Jesus, pupusas, and intersectionality all sound grand, but Rabbi Raquel knows that the biblical stories of exodus are long, gritty, and filled with uncertainty and fear. On the way to Canaan, sometimes the earth opens up and swallows people. Sometimes Israelites run other Israelites through with swords. Sometimes, you run out of water.

She also knows that Moses doesn’t even get in. All the way back in season 1, she reminded her congregation that “it’s only those that were born free, that were born in the wilderness—that get to see the promised land.”

This fall in America, the promised land feels far away—particularly for those of us in female, or black, or trans bodies. The ones in Ali’s visions. Teshuvah, at its root, means “turning.” To turn freely we need space. We need to be able to breathe. When I reflect on our current crises of police violence, racism, transphobia, Islamophobic attacks, and sexism—to name just a few items—I feel as if we are stuck in the narrow straits, in mitzrayim—a space that does not allow for much turning, “spiritual” or otherwise. It chokes me up and makes it hard to speak. So I’m writing about a TV show. Or am I?

On Transparent, Soloway turns us out of the desert and towards the water in search of that kind of space. Raquel closes her season with a dip in the mikvah. Ali and Maura join their raised hands as they address the fathomless sea. LA is a la la land of both/and: desert and ocean; rich and poor; and oh so many colors and genders of people.

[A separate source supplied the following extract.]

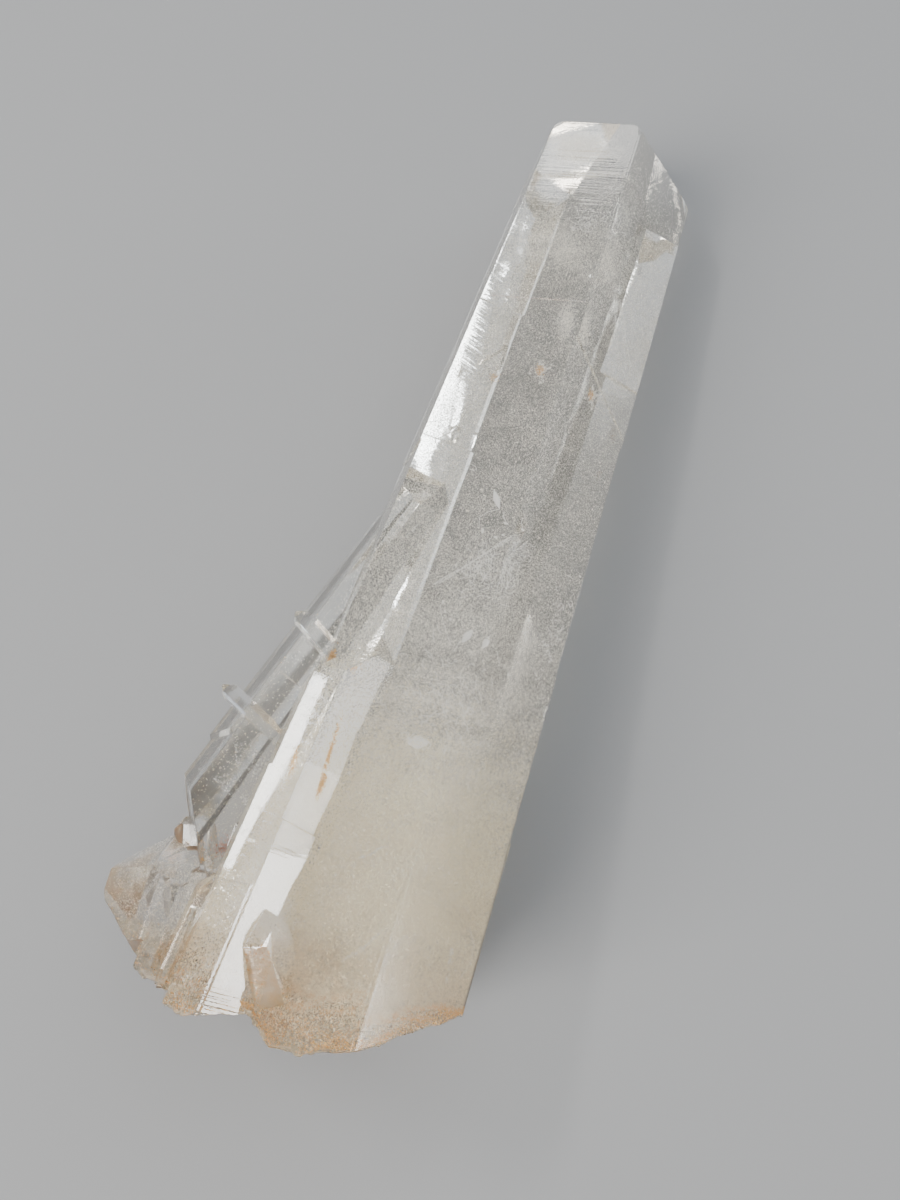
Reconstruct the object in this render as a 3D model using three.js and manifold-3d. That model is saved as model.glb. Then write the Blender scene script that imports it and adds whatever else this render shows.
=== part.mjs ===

And moshiach? That one seems to be up to us. At the close of the stunning season opener, Rabbi Raquel’s voice asks us: “What if you had to be your own messiah?” Near the season’s end, Ali, Our Lady of Perpetual Intersectionality, looks to those who are “female, black, trans, any kind of other that the patriarchy would try to objectify or silence … And what if that otherness were the messiah?”

What if, indeed? What if we are not alone in the wilderness? What if we met that holy/wholly other—without romanticizing her or doing violence to her, or in her name?

To mix my game show metaphors: I’ll take the I-thou for $400, Alex. A sweet, free-floating New Year to all.